▶ **Provided entries**:
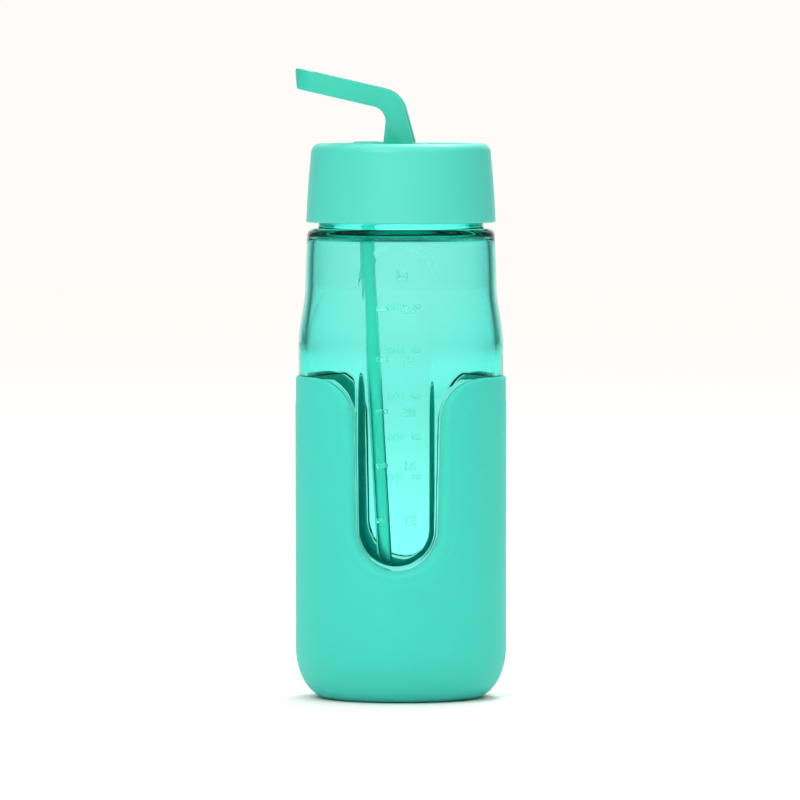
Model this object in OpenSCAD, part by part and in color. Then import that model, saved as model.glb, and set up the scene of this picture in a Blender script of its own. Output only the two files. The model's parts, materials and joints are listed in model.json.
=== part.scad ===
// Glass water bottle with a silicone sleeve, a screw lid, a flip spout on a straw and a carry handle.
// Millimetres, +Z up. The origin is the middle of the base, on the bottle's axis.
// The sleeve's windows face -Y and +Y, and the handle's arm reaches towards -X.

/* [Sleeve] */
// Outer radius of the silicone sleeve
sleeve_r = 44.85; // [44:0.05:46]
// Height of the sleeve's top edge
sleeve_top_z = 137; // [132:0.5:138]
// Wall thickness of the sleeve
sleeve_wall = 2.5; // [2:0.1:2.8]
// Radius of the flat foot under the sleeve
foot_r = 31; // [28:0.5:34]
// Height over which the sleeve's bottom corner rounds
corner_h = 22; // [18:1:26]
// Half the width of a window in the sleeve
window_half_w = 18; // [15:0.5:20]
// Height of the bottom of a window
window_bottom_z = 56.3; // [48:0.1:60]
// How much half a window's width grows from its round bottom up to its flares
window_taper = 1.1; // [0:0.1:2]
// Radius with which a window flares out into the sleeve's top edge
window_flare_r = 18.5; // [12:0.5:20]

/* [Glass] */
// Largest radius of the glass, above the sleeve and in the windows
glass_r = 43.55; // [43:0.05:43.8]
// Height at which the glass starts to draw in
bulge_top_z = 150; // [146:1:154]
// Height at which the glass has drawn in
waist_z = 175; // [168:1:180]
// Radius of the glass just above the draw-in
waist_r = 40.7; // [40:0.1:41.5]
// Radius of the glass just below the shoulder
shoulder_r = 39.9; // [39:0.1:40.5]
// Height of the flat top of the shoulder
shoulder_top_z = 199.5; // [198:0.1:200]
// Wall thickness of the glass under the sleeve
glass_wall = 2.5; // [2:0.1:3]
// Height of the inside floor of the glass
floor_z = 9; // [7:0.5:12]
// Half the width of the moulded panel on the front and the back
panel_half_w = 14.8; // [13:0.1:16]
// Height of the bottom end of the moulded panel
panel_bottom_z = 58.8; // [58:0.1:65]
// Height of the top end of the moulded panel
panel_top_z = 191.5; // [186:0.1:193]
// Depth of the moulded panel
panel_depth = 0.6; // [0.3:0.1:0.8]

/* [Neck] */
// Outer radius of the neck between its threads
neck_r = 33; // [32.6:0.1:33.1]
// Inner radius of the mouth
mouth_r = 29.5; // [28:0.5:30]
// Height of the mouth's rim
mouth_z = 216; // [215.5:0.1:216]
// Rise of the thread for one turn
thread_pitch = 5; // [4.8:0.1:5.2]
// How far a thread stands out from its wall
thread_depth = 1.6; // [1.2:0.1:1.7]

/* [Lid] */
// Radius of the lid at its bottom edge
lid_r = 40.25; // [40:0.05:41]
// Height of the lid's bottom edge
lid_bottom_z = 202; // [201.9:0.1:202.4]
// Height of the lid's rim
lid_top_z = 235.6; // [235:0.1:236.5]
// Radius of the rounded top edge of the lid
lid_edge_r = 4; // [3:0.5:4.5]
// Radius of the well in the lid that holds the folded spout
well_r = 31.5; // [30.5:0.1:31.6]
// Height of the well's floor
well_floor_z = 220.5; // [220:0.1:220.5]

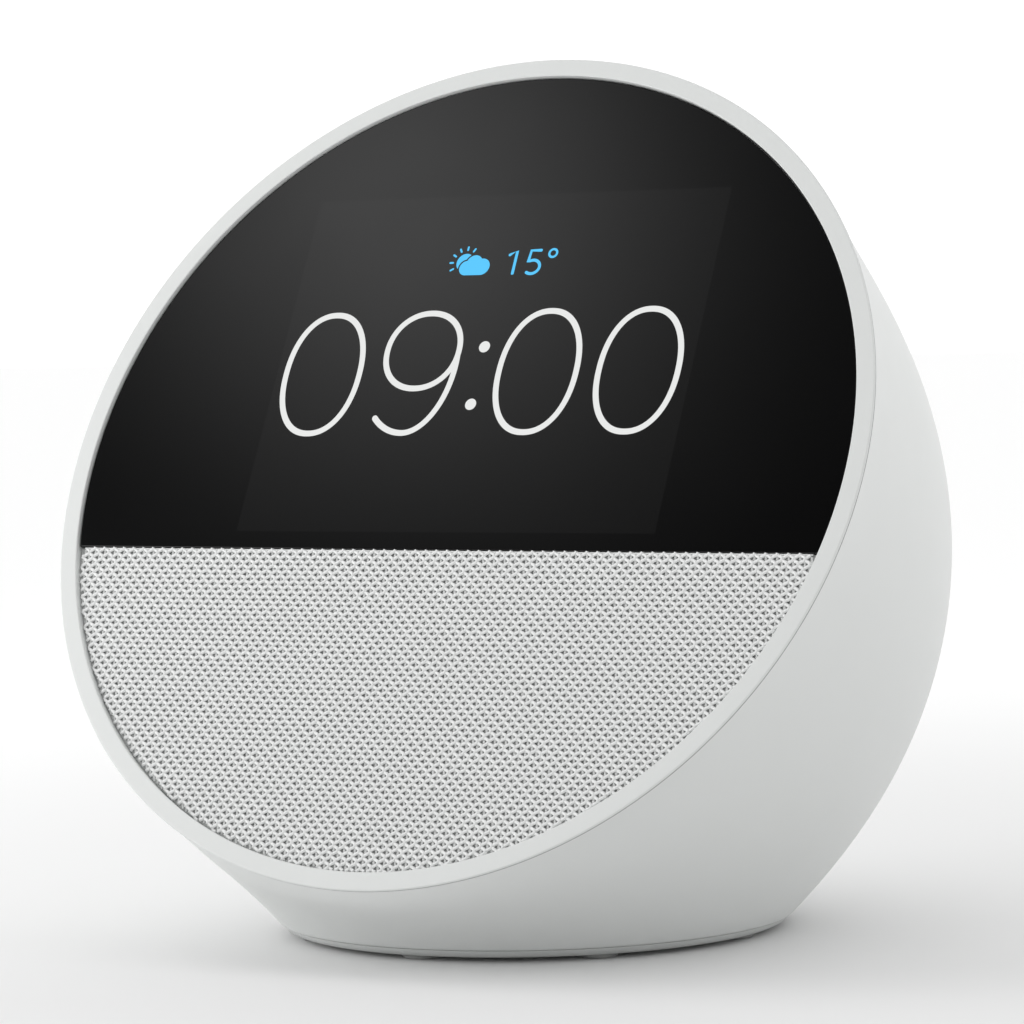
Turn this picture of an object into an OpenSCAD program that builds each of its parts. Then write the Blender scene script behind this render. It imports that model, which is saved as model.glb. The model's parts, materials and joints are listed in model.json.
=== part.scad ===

▶ **Stated problem**: Restate every entry word for word.

▶ **Exercise solution**:
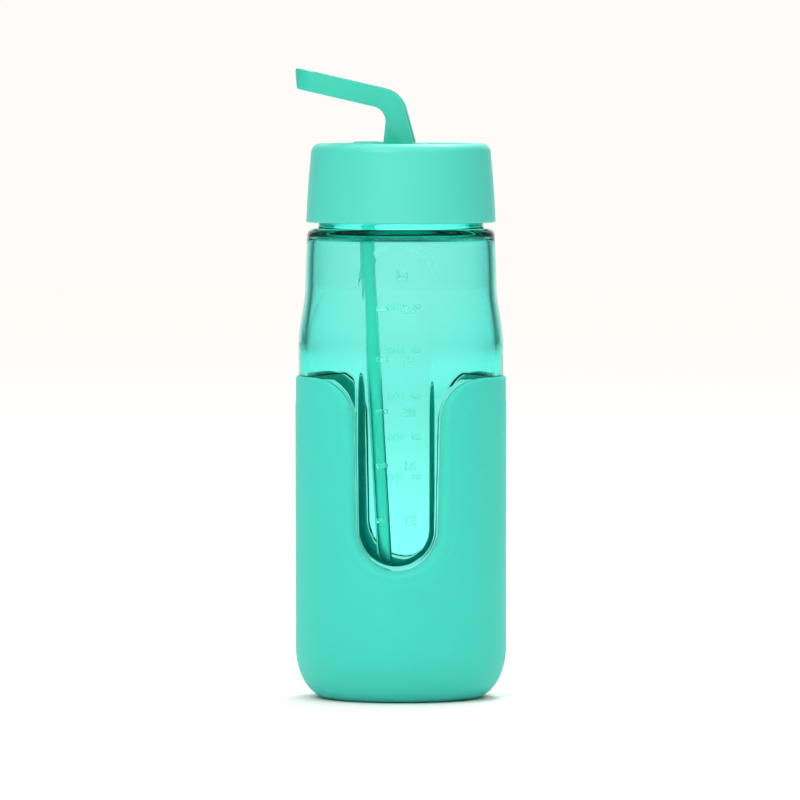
Model this object in OpenSCAD, part by part and in color. Then import that model, saved as model.glb, and set up the scene of this picture in a Blender script of its own. Output only the two files. The model's parts, materials and joints are listed in model.json.
=== part.scad ===
// Glass water bottle with a silicone sleeve, a screw lid, a flip spout on a straw and a carry handle.
// Millimetres, +Z up. The origin is the middle of the base, on the bottle's axis.
// The sleeve's windows face -Y and +Y, and the handle's arm reaches towards -X.

/* [Sleeve] */
// Outer radius of the silicone sleeve
sleeve_r = 44.85; // [44:0.05:46]
// Height of the sleeve's top edge
sleeve_top_z = 137; // [132:0.5:138]
// Wall thickness of the sleeve
sleeve_wall = 2.5; // [2:0.1:2.8]
// Radius of the flat foot under the sleeve
foot_r = 31; // [28:0.5:34]
// Height over which the sleeve's bottom corner rounds
corner_h = 22; // [18:1:26]
// Half the width of a window in the sleeve
window_half_w = 18; // [15:0.5:20]
// Height of the bottom of a window
window_bottom_z = 56.3; // [48:0.1:60]
// How much half a window's width grows from its round bottom up to its flares
window_taper = 1.1; // [0:0.1:2]
// Radius with which a window flares out into the sleeve's top edge
window_flare_r = 18.5; // [12:0.5:20]

/* [Glass] */
// Largest radius of the glass, above the sleeve and in the windows
glass_r = 43.55; // [43:0.05:43.8]
// Height at which the glass starts to draw in
bulge_top_z = 150; // [146:1:154]
// Height at which the glass has drawn in
waist_z = 175; // [168:1:180]
// Radius of the glass just above the draw-in
waist_r = 40.7; // [40:0.1:41.5]
// Radius of the glass just below the shoulder
shoulder_r = 39.9; // [39:0.1:40.5]
// Height of the flat top of the shoulder
shoulder_top_z = 199.5; // [198:0.1:200]
// Wall thickness of the glass under the sleeve
glass_wall = 2.5; // [2:0.1:3]
// Height of the inside floor of the glass
floor_z = 9; // [7:0.5:12]
// Half the width of the moulded panel on the front and the back
panel_half_w = 14.8; // [13:0.1:16]
// Height of the bottom end of the moulded panel
panel_bottom_z = 58.8; // [58:0.1:65]
// Height of the top end of the moulded panel
panel_top_z = 191.5; // [186:0.1:193]
// Depth of the moulded panel
panel_depth = 0.6; // [0.3:0.1:0.8]

/* [Neck] */
// Outer radius of the neck between its threads
neck_r = 33; // [32.6:0.1:33.1]
// Inner radius of the mouth
mouth_r = 29.5; // [28:0.5:30]
// Height of the mouth's rim
mouth_z = 216; // [215.5:0.1:216]
// Rise of the thread for one turn
thread_pitch = 5; // [4.8:0.1:5.2]
// How far a thread stands out from its wall
thread_depth = 1.6; // [1.2:0.1:1.7]

/* [Lid] */
// Radius of the lid at its bottom edge
lid_r = 40.25; // [40:0.05:41]
// Height of the lid's bottom edge
lid_bottom_z = 202; // [201.9:0.1:202.4]
// Height of the lid's rim
lid_top_z = 235.6; // [235:0.1:236.5]
// Radius of the rounded top edge of the lid
lid_edge_r = 4; // [3:0.5:4.5]
// Radius of the well in the lid that holds the folded spout
well_r = 31.5; // [30.5:0.1:31.6]
// Height of the well's floor
well_floor_z = 220.5; // [220:0.1:220.5]

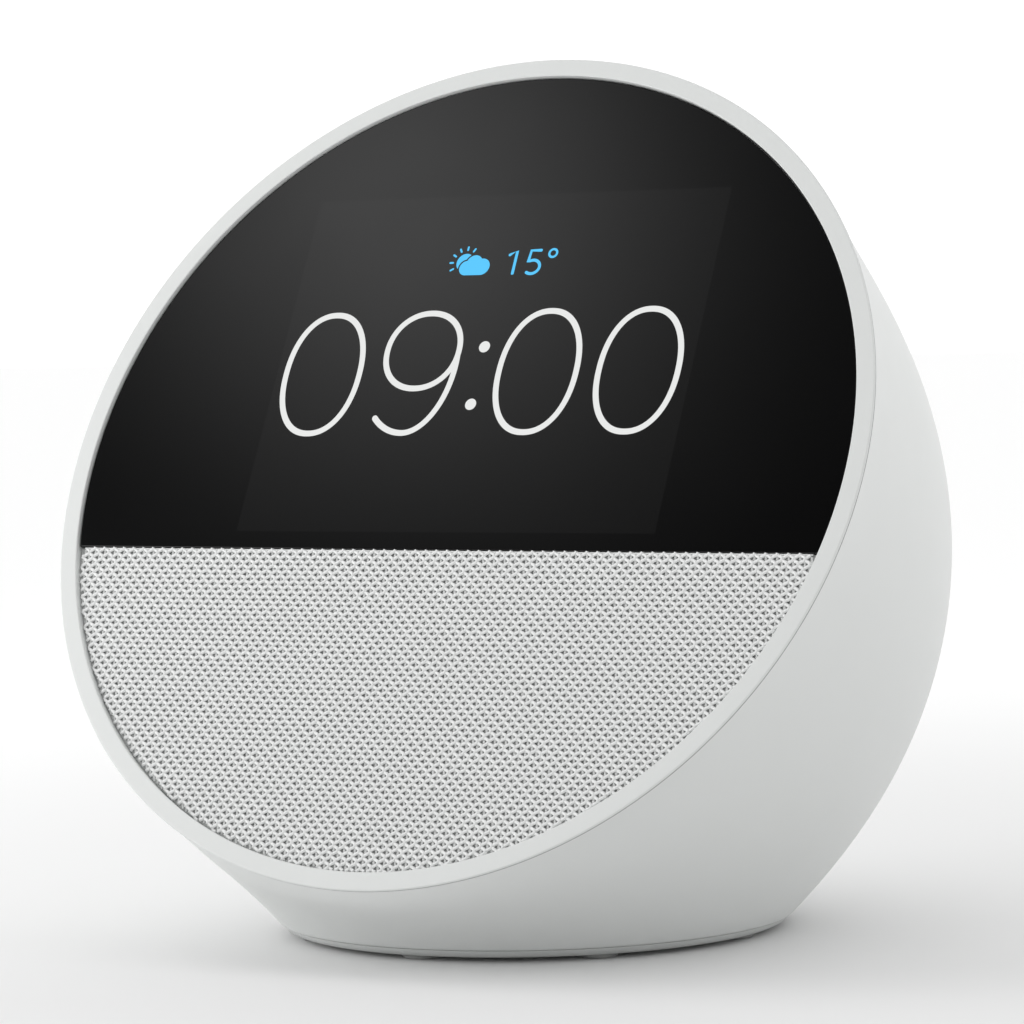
Turn this picture of an object into an OpenSCAD program that builds each of its parts. Then write the Blender scene script behind this render. It imports that model, which is saved as model.glb. The model's parts, materials and joints are listed in model.json.
=== part.scad ===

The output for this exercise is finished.